#### [INFORMATION SHOWN]
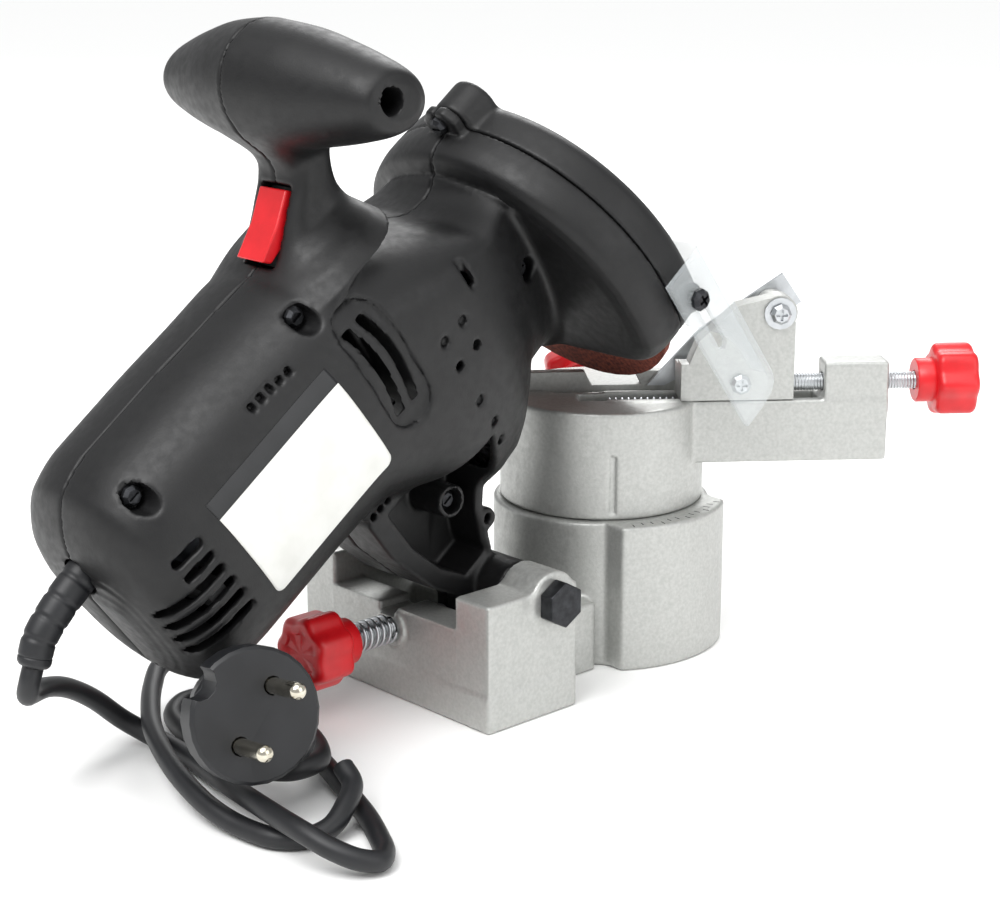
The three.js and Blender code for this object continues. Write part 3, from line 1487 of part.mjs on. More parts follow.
function motorParts(group) {
  const centre = [0, motor.axis];
  const pinionTooth = -Math.PI / 2 + Math.PI / gear.pinionTeeth;
  const pinion = moved(
    extruded("yz", gearOutline(gear.pinionTeeth, pinionTooth), [gearPlace.pinionFrom, gearPlace.pinionTo]),
    new THREE.Matrix4().makeTranslation(0, 0, motor.axis),
  );
  const pinionBore = rod(
    "x",
    bearing.motorBore,
    [gearPlace.pinionFrom - overrun, gearPlace.pinionTo + overrun],
    centre,
    facets.small,
  );
  piece(group, "pinion", cut(pinion, pinionBore), finishes.gearSteel);
  const profile = [
    [0, armature.rear],
    [armature.shaft, armature.rear],
    [armature.shaft, armature.commutatorFrom],
    [armature.commutator, armature.commutatorFrom],
    [armature.commutator, armature.commutatorTo],
    [armature.windingRadius * 0.75, armature.windingFrom],
    [armature.windingRadius, armature.windingFrom + overrun * 2],
    [armature.windingRadius, armature.coreFrom],
    [armature.core, armature.coreFrom],
    [armature.core, armature.coreTo],
    [armature.windingRadius, armature.coreTo],
    [armature.windingRadius, armature.windingTo - overrun * 2],
    [armature.shaft, armature.windingTo],
    [armature.shaft, armature.front],
    [0, armature.front],
  ];
  piece(group, "armature", turned("x", profile, centre, facets.small), finishes.laminations);
  piece(
    group,
    "stator",
    ringSolid(stator.radius, stator.boreRadius, [armature.coreFrom, armature.coreTo], centre, facets.medium),
    finishes.laminations,
  );
  piece(group, "fan", fanSolid(), finishes.carbon);
  piece(
    group,
    "motor_bearing_front",
    ringSolid(bearing.motorOuter, bearing.motorBore, [bearing.motorFrontFrom, bearing.motorFrontTo], centre),
    finishes.gearSteel,
  );
  piece(
    group,
    "motor_bearing_rear",
    ringSolid(bearing.motorOuter, bearing.motorBore, [bearing.motorRearFrom, bearing.motorRearTo], centre),
    finishes.gearSteel,
  );
  for (const [name, side] of [["brush_right", -1], ["brush_left", 1]]) {
    const inner = armature.commutator + touching;
    const span = side < 0 ? [-brush.outer, -inner] : [inner, brush.outer];
    const made = box(
      [brush.u - brush.halfLength, brush.u + brush.halfLength],
      span,
      [motor.axis - brush.halfHeight, motor.axis + brush.halfHeight],
    );
    piece(group, name, made, finishes.carbon);
  }
}

function visorSolid() {
  const inner = visorBoss.outerV + touching;
  const outer = inner + visor.thickness;
  const round = visor.cornerRadius;
  const front = visor.front;
  const plan = new THREE.Shape();
  plan.moveTo(visor.rear, -outer);
  plan.lineTo(front - round, -outer);
  plan.absarc(front - round, -outer + round, round, -Math.PI / 2, 0, false);
  plan.absarc(front - round, outer - round, round, 0, Math.PI / 2, false);
  plan.lineTo(visor.rear, outer);
  plan.lineTo(visor.rear, inner);
  plan.lineTo(front - round, inner);
  plan.absarc(front - round, inner - round + visor.thickness, round - visor.thickness, Math.PI / 2, 0, true);
  plan.absarc(front - round, -inner + round - visor.thickness, round - visor.thickness, 0, -Math.PI / 2, true);
  plan.lineTo(visor.rear, -inner);
  const shell = extruded("xy", plan, [visor.bottom, visor.top], 3);
  const arch = new THREE.Shape();
  const half = visor.archHalfWidth;
  arch.moveTo(-half, visor.bottom - overrun);
  arch.lineTo(half, visor.bottom - overrun);
  arch.lineTo(half, visor.archTop - visor.archCorner);
  arch.quadraticCurveTo(half, visor.archTop, half - visor.archCorner, visor.archTop);
  arch.lineTo(-half + visor.archCorner, visor.archTop);
  arch.quadraticCurveTo(-half, visor.archTop, -half, visor.archTop - visor.archCorner);
  const foot = new THREE.Shape();
  const footRadius = visor.footRadius;
  foot.moveTo(front + overrun, visor.bottom - overrun);
  foot.lineTo(front + overrun, visor.bottom + footRadius);
  foot.lineTo(front, visor.bottom + footRadius);
  foot.quadraticCurveTo(front, visor.bottom, front - footRadius, visor.bottom);
  foot.lineTo(front - footRadius, visor.bottom - overrun);
  const groove = slotOutline(
    [visorBoss.u, visorBoss.w - visor.travel],
    [visorBoss.u, visorBoss.w],
    visorScrew.slotHalfWidth,
  );
  return cut(
    shell,
    extruded("yz", arch, [visor.rear - overrun, front + overrun], 4),
    extruded("xz", foot, [-outer - overrun, outer + overrun], 4),
    extruded("xz", groove, [-outer - overrun, -inner + overrun], 4),
    extruded("xz", groove, [inner - overrun, outer + overrun], 4),
  );
}

function screwParts(group) {
  screwPlaces.forEach(({ u, w, headV }, k) => {
    const seat = -headV - touching;
    const made = screwSolid("y", housingScrew, [seat, -1], [u, w], housingScrew.length, false);
    piece(group, `housing_screw_${k + 1}`, made, finishes.blackSteel);
  });
  piece(
    group,
    "cover_screw",
    screwSolid("x", housingScrew, [hump.tabRear - touching, -1], [0, coverScrew.w], coverScrew.length, false),
    finishes.blackSteel,
  );
  const seat = visorBoss.outerV + touching * 2 + visor.thickness;
  for (const [name, sign] of [["visor_screw_right", -1], ["visor_screw_left", 1]]) {
    const made = screwSolid("y", visorScrew, [seat * sign, sign], [visorBoss.u, visorBoss.w], visorScrew.length);
    piece(group, name, made, finishes.blackSteel);
  }
}

function switchGroup() {
  const group = new THREE.Group();
  switchMatrix.decompose(group.position, group.quaternion, group.scale);
  const span = [-rocker.halfWidth, rocker.halfWidth];
  const floor = -switchHole.depth + touching;
  const bodySolid = box(
    [-switchHole.halfLength + touching, switchHole.halfLength - touching],
    [-switchHole.halfWidth + touching, switchHole.halfWidth - touching],
    [floor, -rocker.bodyTop],
  );
  piece(group, "switch_body", bodySolid, finishes.housing);
  const shape = outline([
    [-rocker.halfLength, rocker.lowFoot],
    [-rocker.seatHalf, -rocker.pivotDepth],
    [rocker.seatHalf, -rocker.pivotDepth],
    [rocker.halfLength, -rocker.highFoot],
    [rocker.halfLength, -rocker.highDrop],
    [0, rocker.middleRise],
    [-rocker.halfLength, rocker.lowRise],
  ]);
  const underside = rod("y", rocker.bodyTop - rocker.pivotDepth - touching, span, [0, -rocker.pivotDepth], facets.small);
  piece(group, "rocker", joined(extruded("xz", shape, span), underside), finishes.red);
  return group;
}

function headGroup() {
  const group = new THREE.Group();
  headMatrix.decompose(group.position, group.quaternion, group.scale);
  const { right, left } = housingHalves();
  piece(group, "housing_right", right, finishes.housing);
  piece(group, "housing_left", left, finishes.housing);
  piece(group, "wheel_cover", wheelCover(), finishes.housing);
  piece(group, "visor", visorSolid(), finishes.clear);
  spindleParts(group);
  motorParts(group);
  screwParts(group);
  group.add(switchGroup());
  return group;
}

// The strain relief, the cord in three stretches, and the two-pin plug.
function cordGroup() {
  const group = new THREE.Group();
  const curve = reliefCurve();
  const taper = (share) => relief.rootRadius + (relief.tipRadius - relief.rootRadius) * share;
  piece(group, "strain_relief", swept(curve, relief.steps, relief.sides, taper), finishes.rubber);

  const whole = new THREE.CatmullRomCurve3(cordPoints.map((point) => new THREE.Vector3(...point)));
  const length = whole.getLength();
  const placeOf = (k) => {
    const lengths = whole.getLengths(cordPoints.length * 20 - 20);
    return lengths[k * 20] / length;
  };
  const halfGap = touching / 2 / length;
  const leadEnd = placeOf(cordSplits.lead);
  const tailStart = placeOf(cordSplits.tail);
  const section = outline(angles(cord.sides).map((angle) => [Math.cos(angle) * cord.radius, Math.sin(angle) * cord.radius]));
  const tube = (from, to, steps) => {
    const options = { steps, bevelEnabled: false, extrudePath: new Stretch(whole, from, to) };
    return solid(new THREE.ExtrudeGeometry(section, options));
  };
  piece(group, "cord_lead", tube(0, leadEnd - halfGap, cord.leadSteps), finishes.rubber);
  const coil = new Stretch(whole, leadEnd + halfGap, tailStart - halfGap);
  piece(group, "cord_coil", swept(coil, cord.coilSteps, cord.coilSides, () => cord.radius), finishes.rubber);
  piece(group, "cord_tail", tube(tailStart + halfGap, 1, cord.tailSteps), finishes.rubber);
  console.log("least gap of the coiled cord to itself", leastGap(coil).toFixed(2), "mm");

  const across = plugAxis.clone().cross(plugPinLine).normalize();
  const pinLine = across.clone().cross(plugAxis).normalize();
  const plugMatrix = new THREE.Matrix4().makeBasis(across, pinLine.clone().negate(), plugAxis);
  plugMatrix.setPosition(plug.faceX, plug.faceY, plug.faceZ);
  piece(group, "plug", moved(plugSolid(), plugMatrix), finishes.rubber);
  for (const [name, side] of [["plug_pin_upper", 1], ["plug_pin_lower", -1]]) {
    const centre = [0, plug.pinHalfSpacing * side];
    const tip = plug.pinLength - plug.pinRadius;
    const profile = [
      [0, -plug.pinDepth],
      [plug.pinRadius, -plug.pinDepth],
      [plug.pinRadius, tip],
      [plug.pinRadius * 0.85, tip + plug.pinRadius * 0.6],
      [plug.pinRadius * 0.45, plug.pinLength],
      [0, plug.pinLength],
    ];
    piece(group, name, moved(turned("z", profile, centre, facets.small), plugMatrix), finishes.nickel);
  }
  return group;
}

// The plug in its own frame: z points out of its face, x along the sleeve that the cord enters.
function plugSolid() {
  const profile = [
    [0, -plug.thickness - plug.backDepth],
    [plug.backRadius, -plug.thickness - plug.backDepth],
    [plug.backRadius + overrun * 2, -plug.thickness],
    [plug.radius - overrun, -plug.thickness],
    [plug.radius, -plug.thickness + overrun],
    [plug.radius, -overrun],
    [plug.radius - overrun, 0],
    [0, 0],
  ];
  const sleeve = rod(
    "x",
    plug.sleeveRoot,
    [0, plug.sleeveEnd],
    [0, -plug.thickness],
    facets.small,
    plug.sleeveTip,
  );
  const whole = joined(turned("z", profile, [0, 0], facets.large), sleeve);
  const notches = [-1, 1].map((side) =>
    rod("z", plug.notchRadius, [-plug.thickness - overrun, overrun], [plug.radius * side * -1, 0], facets.small),
  );
  const pinHoles = [-1, 1].map((side) =>
    rod(
      "z",
      plug.pinRadius + touching,
      [-plug.pinDepth - touching, overrun],
      [0, plug.pinHalfSpacing * side],
      facets.small,
    ),
  );
  return cut(whole, notches[1], ...pinHoles);
}

// The least gap between stretches of a tube that lie further apart along it than a bend.
function leastGap(curve) {
  const points = curve.getSpacedPoints(600);
  const step = curve.getLength() / 600;
  const apart = Math.ceil((cord.radius * 8) / step);
  let least = Infinity;
  for (let a = 0; a < points.length; a += 1) {
    for (let b = a + apart; b < points.length; b += 1) {
      least = Math.min(least, points[a].distanceTo(points[b]));
    }
  }
  return least - cord.radius * 2;
}

const root = new THREE.Group();
root.add(baseGroup(), viseGroup(), headGroup(), cordGroup());
root.updateMatrixWorld(true);

export default root;
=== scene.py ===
import json
import math

import bmesh
import bpy
import numpy as np
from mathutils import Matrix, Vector

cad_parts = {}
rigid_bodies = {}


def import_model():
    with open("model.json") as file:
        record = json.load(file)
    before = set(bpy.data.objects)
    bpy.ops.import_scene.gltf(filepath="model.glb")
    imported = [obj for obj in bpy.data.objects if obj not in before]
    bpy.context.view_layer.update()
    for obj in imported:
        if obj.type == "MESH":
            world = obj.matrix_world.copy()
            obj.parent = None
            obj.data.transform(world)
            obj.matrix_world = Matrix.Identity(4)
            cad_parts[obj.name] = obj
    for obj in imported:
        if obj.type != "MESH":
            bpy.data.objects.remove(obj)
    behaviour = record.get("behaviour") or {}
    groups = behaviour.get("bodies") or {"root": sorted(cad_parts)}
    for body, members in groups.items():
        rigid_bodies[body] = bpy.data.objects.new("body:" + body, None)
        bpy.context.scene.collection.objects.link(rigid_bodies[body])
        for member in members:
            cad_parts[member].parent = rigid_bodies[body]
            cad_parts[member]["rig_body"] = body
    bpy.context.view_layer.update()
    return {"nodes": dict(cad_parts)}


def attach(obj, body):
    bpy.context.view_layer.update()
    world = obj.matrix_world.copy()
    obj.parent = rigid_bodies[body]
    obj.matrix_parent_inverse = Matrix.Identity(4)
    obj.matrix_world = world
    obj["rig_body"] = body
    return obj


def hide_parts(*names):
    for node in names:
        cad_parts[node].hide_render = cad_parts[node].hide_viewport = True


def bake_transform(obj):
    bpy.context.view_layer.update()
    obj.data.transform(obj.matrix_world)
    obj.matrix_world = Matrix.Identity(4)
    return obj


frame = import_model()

mm = 0.001

# camera: a long lens, level with the bench edge and looking down on the sharpener from behind its right side
cameraSettings = {
    "place": (-0.52583, -0.51397, 0.26785),
    "aim": (0.6559, 0.7053, -0.2691),
    "focal": 79.2,
    "sensor": 36,
    "nearest": 0.05,
    "furthest": 20,
}
cameraData = bpy.data.cameras.new("camera")
cameraData.lens = cameraSettings["focal"]
cameraData.sensor_width = cameraSettings["sensor"]
cameraData.clip_start = cameraSettings["nearest"]
cameraData.clip_end = cameraSettings["furthest"]
camera = bpy.data.objects.new("camera", cameraData)
camera.location = cameraSettings["place"]
camera.rotation_euler = Vector(cameraSettings["aim"]).to_track_quat("-Z", "Y").to_euler()
bpy.context.scene.collection.objects.link(camera)
bpy.context.scene.camera = camera
print("camera placed")


# helpers for meshes

# Points in metres and quads or triangles become one object that rides on a body.
def newPiece(name, points, faces, material, body, smooth=40):
    mesh = bpy.data.meshes.new(name)
    mesh.from_pydata(np.asarray(points, float).tolist(), [], [list(face) for face in faces])
    mesh.validate()
    mesh.materials.append(material)
    piece = bpy.data.objects.new(name, mesh)
    bpy.context.scene.collection.objects.link(piece)
    shadeSmooth(mesh, smooth)
    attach(piece, body)
    return piece


# Smooth shading, with an edge kept sharp where its two faces meet at more than the angle.
def shadeSmooth(mesh, angle):
    mesh.shade_smooth()
    mesh.set_sharp_from_angle(angle=math.radians(angle))


# Quads of a grid of points numbered row after row: each joins two neighbours in a row with the same two
# in the row after. Closed columns join a row's last point to its first.
def gridFaces(rows, columns, closedColumns=True):
    last = columns if closedColumns else columns - 1
    row, column = np.meshgrid(np.arange(rows - 1), np.arange(last), indexing="ij")
    following = (column + 1) % columns
    quads = [row * columns + column, row * columns + following,
             (row + 1) * columns + following, (row + 1) * columns + column]
    return np.stack(quads, -1).reshape(-1, 4)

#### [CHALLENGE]
Among the lines of the data above, determine how many contain the word "before". Report the number alone.

#### [RESULT OF THIS EXERCISE]
2